Call For Papers
Flow Volume 28 Special Issue: Media Failures
The idea of “failure” has often been understood as objective and one-dimensional, with failure as the opposite of the constructed notion of “success.” Failure can also be viewed as a multi-faceted process that operates outside of a failure-versus-success model, and occurs across layered facets of the media industries that reverberate on cultural, political, economic, and aesthetic levels. Failure is transitory and shifting: whereas a project may have once been considered a failure, it may find success in subsequent temporalities, spaces, and uses. Likewise, something that was once lauded as a success may be reconsidered as a failure in contemporary industrial and cultural contexts. This special issue of Flow invites scholars to grapple with broad and narrow considerations of failure as it pertains to media: the different ways in which failure has been defined, what it means to fail, and the lessons that can be learned from studying failure.

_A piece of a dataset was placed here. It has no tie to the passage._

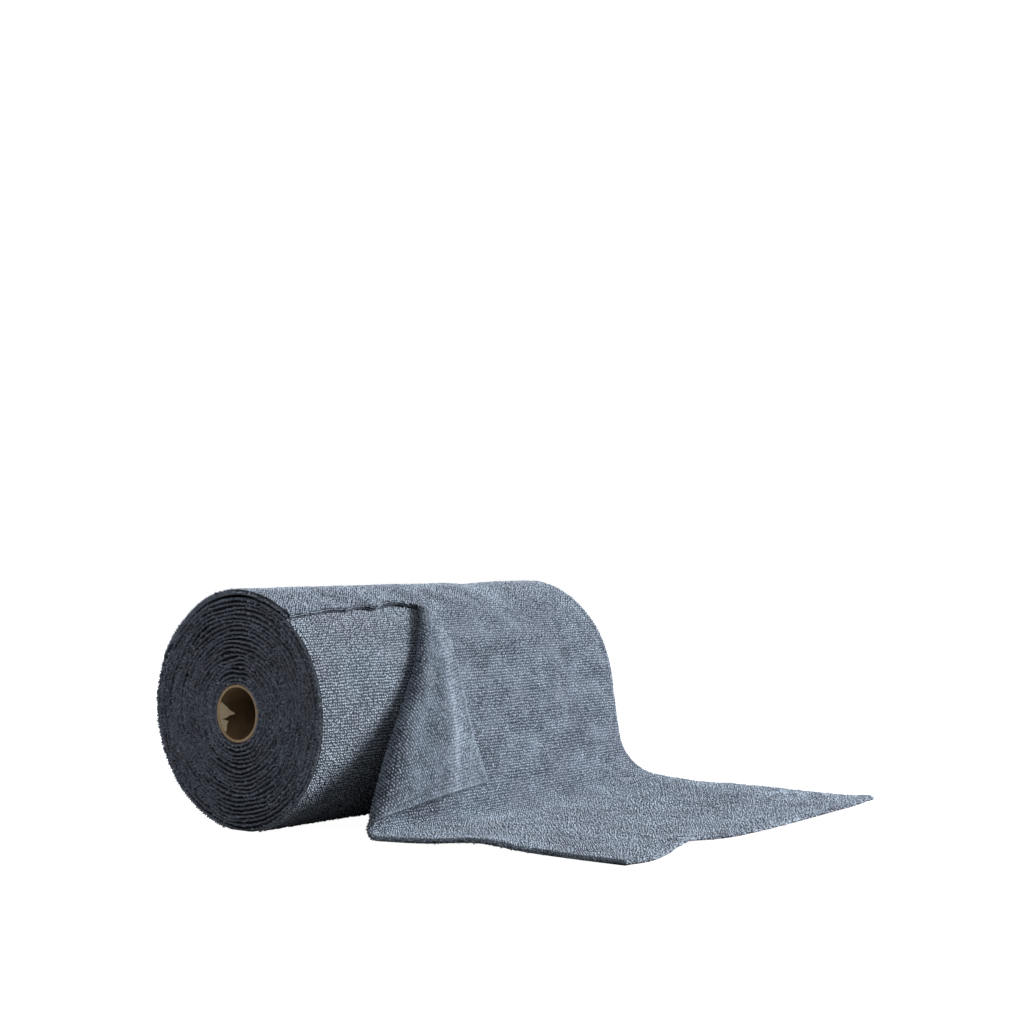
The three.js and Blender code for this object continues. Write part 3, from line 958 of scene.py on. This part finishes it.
def end_spots():
    """Cut ends of pile along every layer's edge, on both ends of the roll."""
    rng = np.random.default_rng(23)
    spots = []
    for side in (-1, 1):
        length = lattice(0, float(run_along(TURNS - 0.2)), 0.55)
        turn = (WOUND_RADIUS - np.sqrt(WOUND_RADIUS**2 - TURN_PITCH * length / math.pi)) / TURN_PITCH
        share = rng.uniform(0.36, 0.64, len(turn))
        proud = crown_height(turn, side) + 0.05 - 0.8 * np.abs(share - 0.5)
        spot = end_point(turn, share, proud, side)
        _, around = around_roll(turn)
        facing = unit(rng.normal(0, 0.35, (len(turn), 3)) + (side, 0, 0))
        shown = spot[:, 2] > LOWEST_ON_END
        flat = np.column_stack([length, np.full(len(turn), WEB_WIDTH)])
        size = rng.uniform(0.5, 1.3, len(turn))
        spots.append(only(shown, spot, facing, around, flat, size))
    # The loose layer's own cut edge, over the near end
    along = lattice(TOP_START, END_EDGE, 0.35)
    spots.append(edge_spots(draped, np.zeros(len(along)), along, (-1, 0), -0.6, 1, 0.6, rng))
    return spots


# Finishes

# Sizes of the patterns, in millimetres. Single microfibres and paper fibres are far too fine to show, so
# they are drawn as clumps of this size.
FIBRE_CLUMP = 0.909
DYE_MOTTLE = 16.667
DYE_PATCH = 45.455
PAPER_MOTTLE = 6.25
PAPER_GRIT = 0.6667


def scale_for(size):
    """A noise's scale for a pattern whose spots have a size in millimetres."""
    return 1 / (size * MM)


def terry_material(name, valley, ridge, bluish, purplish, sheen):
    """Warp-knitted microfibre terry, painted by its 'lift' from the valley colour, painted shade deep in the
    pile, to the ridge colour, painted light on the loops' tops. The dye takes a little unevenly, so that the
    cloth is mottled blue and purple-grey."""
    material, tree = new_material(name)
    place = node(tree, "ShaderNodeAttribute", {"attribute_name": "flat"}).outputs["Vector"]
    lift = node(tree, "ShaderNodeAttribute", {"attribute_name": "lift"}).outputs["Fac"]
    each = node(tree, "ShaderNodeTexWhiteNoise", {"noise_dimensions": "2D"}, Vector=place)
    solid_place = node(tree, "ShaderNodeTexCoord").outputs["Object"]
    clumps = {"Scale": scale_for(FIBRE_CLUMP), "Detail": 3.0, "Roughness": 0.7}
    fibre = node(tree, "ShaderNodeTexNoise", clumps, Vector=solid_place)
    blotches = {"Scale": scale_for(DYE_MOTTLE), "Detail": 4.0, "Roughness": 0.6}
    blotch = node(tree, "ShaderNodeTexNoise", blotches, Vector=place)
    patch = node(tree, "ShaderNodeTexNoise", {"Scale": scale_for(DYE_PATCH), "Detail": 2.0}, Vector=place)
    raised = node(tree, "ShaderNodeMath", {"operation": "MULTIPLY_ADD", 1: 0.8, 2: -0.42}, _0=fibre)
    shade = node(tree, "ShaderNodeMath", {"operation": "MULTIPLY_ADD", 1: 0.5, 2: -0.25}, _0=each)
    varied = node(tree, "ShaderNodeMath", {"operation": "MULTIPLY"}, _0=shade, _1=lift)
    lit = node(tree, "ShaderNodeMath", {"operation": "ADD"}, _0=lift, _1=varied)
    mottle = node(tree, "ShaderNodeMath", {"operation": "MULTIPLY_ADD", 1: 0.9, 2: -0.45}, _0=blotch)
    spread = node(tree, "ShaderNodeMath", {"operation": "ADD"}, _0=raised, _1=mottle)
    level = node(tree, "ShaderNodeMath", {"operation": "ADD", "use_clamp": True}, _0=lit, _1=spread)
    tone = node(tree, "ShaderNodeMapRange", {"From Min": 0.35, "From Max": 0.65}, Value=patch)
    dyes = {"data_type": "RGBA", 6: linear(bluish), 7: linear(purplish)}
    hue = node(tree, "ShaderNodeMix", dyes, _0=tone)
    depths = {"data_type": "RGBA", 6: linear(valley), 7: linear(ridge)}
    ramped = node(tree, "ShaderNodeMix", depths, _0=level)
    dyed = {"data_type": "RGBA", "blend_type": "MULTIPLY", 0: 1.0}
    colour = node(tree, "ShaderNodeMix", dyed, _6=ramped.outputs[2], _7=hue.outputs[2])
    relief = node(tree, "ShaderNodeBump", {"Strength": 0.8, "Distance": 0.6 * MM}, Height=fibre)
    dull = {
        "Roughness": 0.95,
        "Specular IOR Level": 0.2,
        "Sheen Weight": sheen,
        "Sheen Roughness": 0.5,
        "Sheen Tint": linear("#c3cedc"),
    }
    surface = node(tree, "ShaderNodeBsdfPrincipled", dull, Base_Color=colour.outputs[2], Normal=relief)
    node(tree, "ShaderNodeOutputMaterial", Surface=surface)
    return material


def paper_material(name, dark, light):
    """Unbleached kraft tube board: grey-brown, dull, with a faint mottle of long and short fibres."""
    material, tree = new_material(name)
    place = node(tree, "ShaderNodeTexCoord").outputs["Object"]
    blotches = {"Scale": scale_for(PAPER_MOTTLE), "Detail": 5.0, "Roughness": 0.65}
    mottle = node(tree, "ShaderNodeTexNoise", blotches, Vector=place)
    grit = node(tree, "ShaderNodeTexNoise", {"Scale": scale_for(PAPER_GRIT), "Detail": 2.0}, Vector=place)
    shades = {"data_type": "RGBA", 6: linear(dark), 7: linear(light)}
    colour = node(tree, "ShaderNodeMix", shades, _0=mottle)
    relief = node(tree, "ShaderNodeBump", {"Strength": 0.4, "Distance": 0.3 * MM}, Height=grit)
    dull = {"Roughness": 0.8, "Specular IOR Level": 0.3}
    surface = node(tree, "ShaderNodeBsdfPrincipled", dull, Base_Color=colour.outputs[2], Normal=relief)
    node(tree, "ShaderNodeOutputMaterial", Surface=surface)
    return material


# The paper tube


def paper_tube():
    """The paper tube, with softly broken rims. Its inner wall has the darker kraft that paints the shade
    inside the bore.
    """
    half = WEB_WIDTH / 2
    bore = TUBE_RADIUS - TUBE_WALL
    profile = [
        (-half + 0.3, TUBE_RADIUS),
        (-half, TUBE_RADIUS - 0.4),
        (-half - 0.05, TUBE_RADIUS - 0.9),
        (-half, bore + 0.35),
        (-half + 0.4, bore),
    ]
    profile += [(-x, radius) for x, radius in reversed(profile)]
    around = 96
    points, faces = [], []
    for x, radius in profile:
        for k in range(around):
            a = 2 * math.pi * k / around
            points.append((x, radius * math.cos(a), AXIS_HEIGHT + radius * math.sin(a)))
    rings = len(profile)
    for r in range(rings):
        for k in range(around):
            m = (k + 1) % around
            n = (r + 1) % rings
            faces.append((r * around + k, n * around + k, n * around + m, r * around + m))
    inner_wall = rings // 2 - 1
    # The inner wall gets the darker kraft as painted shade
    finishes = [1 if r == inner_wall else 0 for r in range(rings) for _ in range(around)]
    return mesh_piece("paper_tube", points, faces, finishes=finishes)


def peeled_ply(name, low, high, tip, reach, height):
    """A torn tongue of the tube's inner ply that has lifted off the wall just inside its near rim. It runs
    between two angles at the rim and comes to a point at a third."""
    bore = TUBE_RADIUS - TUBE_WALL
    thickness = 0.35
    deep, wide = 10, 12
    sides = []
    for inset in (0.0, thickness):
        for i in range(deep + 1):
            share = i / deep
            lifted = 0.15 + height * share**1.6
            for k in range(wide + 1):
                angle = math.radians(low + (high - low) * k / wide)
                aimed = math.radians(tip)
                ragged = math.radians(4) * share * noise.noise(Vector((angle * 9, share * 5, tip)))
                turned = angle + (aimed - angle) * min(share, 0.97) ** 1.4 + ragged
                radius = bore - lifted - inset
                x = -WEB_WIDTH / 2 + 0.6 + reach * share
                sides.append((x, radius * math.cos(turned), AXIS_HEIGHT + radius * math.sin(turned)))
    row = wide + 1
    layer = (deep + 1) * row
    faces = grid_faces(deep + 1, row)
    faces += [(layer + a, layer + d, layer + c, layer + b) for a, b, c, d in faces]
    rim = list(range(row))
    rim += [i * row + wide for i in range(1, deep + 1)]
    rim += [deep * row + k for k in reversed(range(wide))]
    rim += [i * row for i in reversed(range(1, deep))]
    for k, point in enumerate(rim):
        following = rim[(k + 1) % len(rim)]
        faces.append((point, layer + point, layer + following, following))
    return mesh_piece(name, sides, faces)


# Camera at the photograph's view, its places in metres. It comes before the pieces so that the frame is
# settled.
FOCAL_PIXELS = 2049.0
FRAME_PIXELS = 1024.0
SENSOR_WIDTH = 36.0
CAMERA_AT = Vector((-1.0700, -0.9532, 0.1893))
CAMERA_LOOKS_AT = Vector((0.1305, 0.0, 0.2059))

camera_data = bpy.data.cameras.new("camera")
camera_data.sensor_width = SENSOR_WIDTH
camera_data.lens = FOCAL_PIXELS / FRAME_PIXELS * SENSOR_WIDTH
camera_data.clip_end = 50.0
camera = placed("camera", camera_data)
camera.location = CAMERA_AT
camera.rotation_euler = (CAMERA_LOOKS_AT - CAMERA_AT).to_track_quat("-Z", "Y").to_euler()
scene.camera = camera

# Warp-knitted microfibre terry, brushed up by use: soft matt loops, painted light on top and painted shade
# between
loose_terry = terry_material("microfibre terry", "#484f58", "#c9d2dd", "#f0f8ff", "#e0e3ec", 0.15)

# The same terry on the wound roll, painted paler and more even as painted light
PAINTED_LIGHTER_WOUND = "microfibre terry wound, painted lighter"
wound_terry_painted_light = terry_material(PAINTED_LIGHTER_WOUND, "#525962", "#d8e0e9", "#f0f8ff", "#e6e7ef", 0.15)

# Cut and torn microfibre terry with painted shade: near black between pale tufts, in the gaps of the roll's
# ends and on the shaded halves of the towel's edges
cut_terry_painted_shade = terry_material("cut microfibre terry with painted shade", "#0f1216", "#c6cddc", "#f0f8ff", "#ece8f0", 0.1)

# Spirally wound kraft board, sawn off: dull light brown paper with a faint mottle
kraft = paper_material("kraft tube board", "#b59778", "#e2c5a0")

# The same board on the tube's inner wall, painted a darker brown as the shade inside the bore
kraft_painted_shade = paper_material("kraft tube board, painted shade inside", "#5f4b33", "#866e50")

# Kraft ply torn through its middle: loose, fuzzy fibres paler than the pressed face, and paler still as a
# painted highlight
torn_kraft_painted_highlight = paper_material("torn kraft ply with painted highlight", "#d6ba94", "#fff0d0")

sheet = towel_sheet()
web = wound_web()
tube = paper_tube()
tongues = [
    peeled_ply("peeled_ply_long", -18, 24, -6, 9.0, 4.6),
    peeled_ply("peeled_ply_short", -50, -14, -24, 4.5, 1.8),
]

# Loops of the knit, and the tufts of cut pile, which are smaller, taller and lie every way
PILE_LOOP = loop_shape()
PILE_TREE = pile_tree()
KNIT_LOOP = dict(Across=1.75 * MM, Along=2.2 * MM, Height=0.85 * MM, Unevenness=0.35, Twist=0.6, Seed=3)
CUT_LOOP = dict(Across=1.0 * MM, Along=0.9 * MM, Height=1.2 * MM, Unevenness=0.5, Twist=1.5, Seed=5)
towel_pile = grow_pile("towel_pile", towel_spots(), KNIT_LOOP, loose_terry)
wound_pile = grow_pile("wound_pile", wound_spots(), KNIT_LOOP, wound_terry_painted_light)
end_pile = grow_pile("end_pile", end_spots(), CUT_LOOP, cut_terry_painted_shade)
bpy.data.objects.remove(PILE_LOOP)


def dress(piece, materials, slot, *nodes):
    """Gives a piece its materials and its body, and hides the solids it stands for. The slot is not used."""
    for material in materials:
        piece.data.materials.append(material)
    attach(piece, "root")
    if nodes:
        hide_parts(*nodes)


dress(sheet, [loose_terry, cut_terry_painted_shade], "terry_loose", "loose_towel")
dress(towel_pile, [], "terry_loose")
dress(web, [wound_terry_painted_light, cut_terry_painted_shade], "terry_wound", "wound_roll")
dress(wound_pile, [], "terry_wound")
dress(end_pile, [], "terry_wound")
dress(tube, [kraft, kraft_painted_shade], "kraft_paper", "core_tube")
for tongue in tongues:
    dress(tongue, [torn_kraft_painted_highlight], "kraft_paper")

# Plain white floor. It looks evenly lit where it is seen, and gives the towels little light from below.
FLOOR_REACH = 8.0
PURE_WHITE = (1, 1, 1, 1)
floor_points = [(x, y, 0.0) for x in (-FLOOR_REACH, FLOOR_REACH) for y in (-FLOOR_REACH, FLOOR_REACH)]
floor_mesh = bpy.data.meshes.new("floor")
floor_mesh.from_pydata(floor_points, [], [(0, 2, 3, 1)])
placed("floor", floor_mesh)
white, tree = new_material("pale studio floor")
seen = node(tree, "ShaderNodeLightPath").outputs["Is Camera Ray"]
dull = node(tree, "ShaderNodeBsdfDiffuse", {"Color": linear("#9a9a9a")})
glow = node(tree, "ShaderNodeEmission", {"Color": PURE_WHITE, "Strength": 0.98})
lit_white = node(tree, "ShaderNodeAddShader", _0=dull, _1=glow)
floor_look = node(tree, "ShaderNodeMixShader", _0=seen, _1=dull, _2=lit_white)
node(tree, "ShaderNodeOutputMaterial", Surface=floor_look)
floor_mesh.materials.append(white)

# White surroundings that give a little soft light from all round
world = bpy.data.worlds.new("studio")
world.use_nodes = True
tree = world.node_tree
tree.nodes.clear()
seen = node(tree, "ShaderNodeLightPath").outputs["Is Camera Ray"]
soft_light = node(tree, "ShaderNodeBackground", {"Color": PURE_WHITE, "Strength": 0.06})
backdrop = node(tree, "ShaderNodeBackground", {"Color": PURE_WHITE, "Strength": 1.05})
surroundings = node(tree, "ShaderNodeMixShader", _0=seen, _1=soft_light, _2=backdrop)
node(tree, "ShaderNodeOutputWorld", Surface=surroundings)
scene.world = world

# The square soft lights look at this point
LIT_POINT = Vector((0.0, -0.05, 0.05))


def softbox(name, place, size, watts):
    """A square soft light at a place, turned to the lit point."""
    data = bpy.data.lights.new(name, "AREA")
    data.shape = "SQUARE"
    data.size = size
    data.energy = watts
    light = placed(name, data)
    light.location = place
    light.rotation_euler = (LIT_POINT - Vector(place)).to_track_quat("-Z", "Y").to_euler()


# Strong light from the front right and from behind, and weak light on the near end and the front
softbox("key", (1.0, -1.5, 0.64), 1.0, 56.0)
softbox("end", (-1.4, -0.45, 1.0), 0.8, 2.8)
softbox("near", (-0.6, -1.3, 1.0), 1.0, 1.8)
softbox("back", (0.2, 1.8, 0.8), 1.0, 76.0)

scene.view_settings.view_transform = "Standard"
scene.view_settings.look = "None"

Possible topics include, but are by no means limited to:
- Reconsidering projects that were once deemed to be “failures” or applying a lens of failure to projects otherwise deemed “successful”
- Failed adaptations (as seen in, for example, “the book was better” discourse)
- Failed representations of race in popular media
- Reappropriated uses and lives of failed projects
- Fleeting trends and one-hit wonders
- Industrial or regulatory systems that have failed media producers or audiences
- Comparisons between audience, critical, or industry reactions to failed projects
- Failure to embody normative gender and sexual representations on screen
- Failure as a counter-hegemonic strategy to create alternative media spaces
- Failure as a mode or aesthetic category (cult, “low brow,” and “bad” objects)
- Projects canceled mid-development or stuck in “development hell”
- The revisiting or “fixing” of past projects by cultural producers and/or audiences
To be considered for this issue, please submit a completed column of 1200-1500 words, along with at least three images (.gif or .png) or embeddable audiovisual materials with image sources. Please send your column, media files, sources/citations, and a short bio to Flow’s co-managing editors, Laura C. Brown and Ash Kinney d’Harcourt, at (flowjournaleditors /at/ gmail.com) by Monday, January 17, 2022. The Special Issue will be published at flowjournal.org http://www.flowjournal.org/ in early February.
Flow is a critical forum on media and culture published by the Department of Radio, Television, and Film at the University of Texas at Austin. Flow’s mission is to provide a space where scholars and the public can discuss media histories, media studies, and the changing landscape of contemporary media.